11 avril 2024
Victor Faingnaert et al., « L'Heritage drama, des rétrotopies critiques ? Le Royaume-Uni à la recherche de son passé », HAL-SHS : histoire, ID : 10670/1.cykapk
Cet article cherche à appréhender l’imaginaire historique du Royaume-Uni contemporain à travers le film de l’industrie Merchant Ivory, The Remains of the Day (1993), Gosford Park de Robert Altman (2001) et de la série Downton Abbey de Julian Fellowes (2010–2015).
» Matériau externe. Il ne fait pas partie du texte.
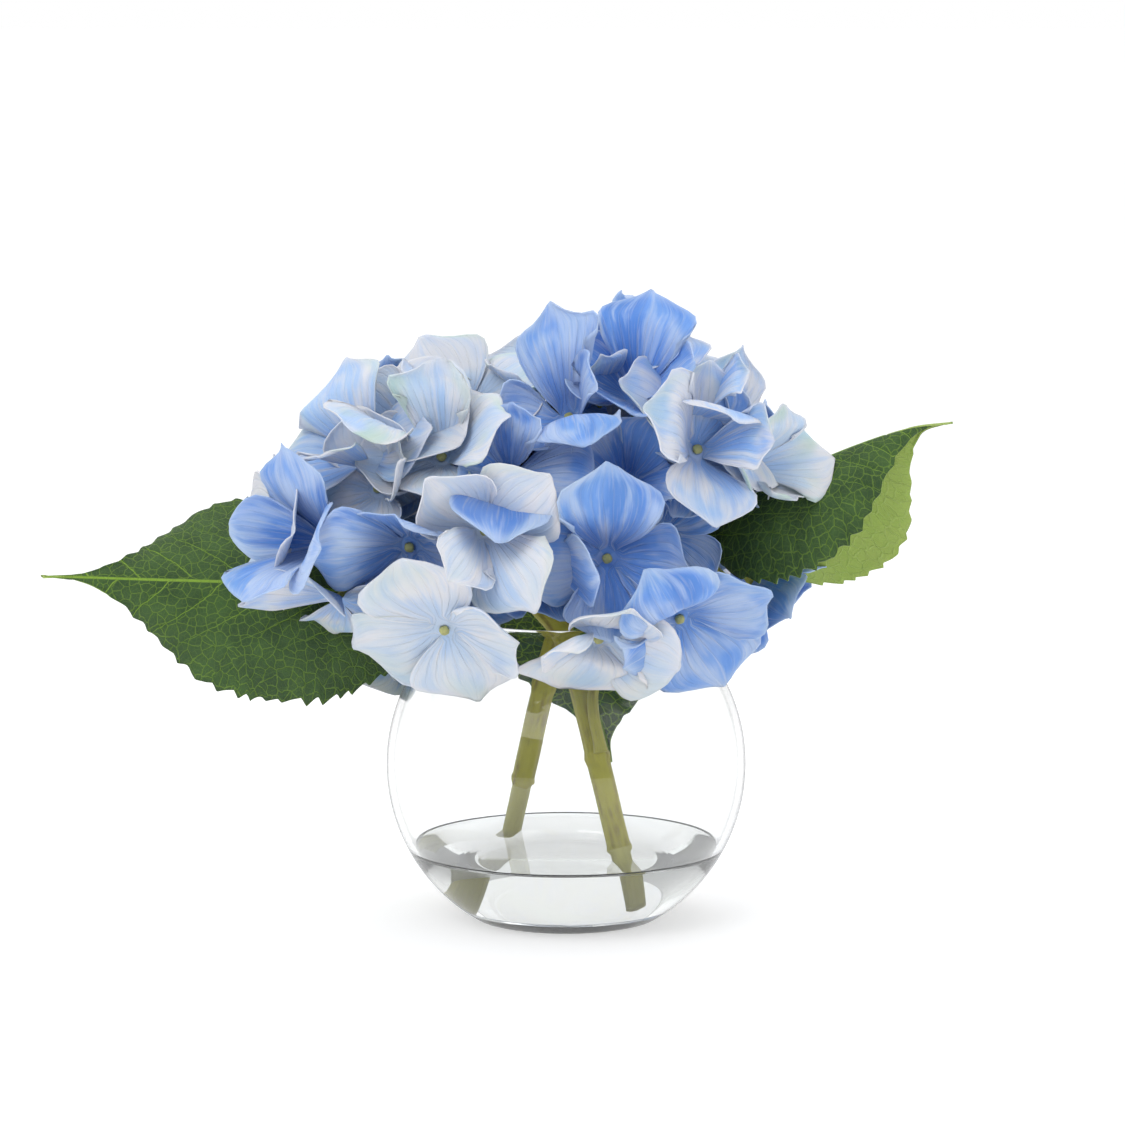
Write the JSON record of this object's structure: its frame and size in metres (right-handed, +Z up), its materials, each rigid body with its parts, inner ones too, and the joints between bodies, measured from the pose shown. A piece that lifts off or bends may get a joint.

Ces trois productions sont souvent intégrées dans l’heritage drama, un genre assez informel qui désigne un ensemble de films et de séries, majoritairement produits dans les années 1980–1990 sous l’ère thatchérienne, prenant comme objet et comme lieu de l’intrigue les country houses. Mais le véritable critère donnant l’unité au genre est politique : en représentant de façon idéalisée un Royaume-Uni à une période souvent considérée comme un âge d’or pour le pays (du XVIIIe siècle au début du XXe siècle) les productions du genre ont souvent été taxées de conservatisme. À ce titre, la nostalgie semble être le principal moteur de leur récit. Cependant, lorsque l’on s’attarde sur ces fictions et qu’on s’intéresse à la fois à leurs représentations et aux histoires qu’elles racontent, un constat s’impose : l’heritage drama est un genre ambivalent par essence. En effet, la volonté de ces fictions de mettre en récit et en images le mode de vie de l’aristocratie britannique, notamment de la domesticité intrinsèque à ces manoirs de campagne, produit des fictions permettant des appropriations critiques. Ainsi, ces multiples représentations filmiques de la country house – véritable microcosme de la Grande-Bretagne d’avant Seconde Guerre mondiale – offrent des regards divergents sur les rapports sociaux, qu’on ne peut réduire à une simple mélancolie pour une période désormais révolue.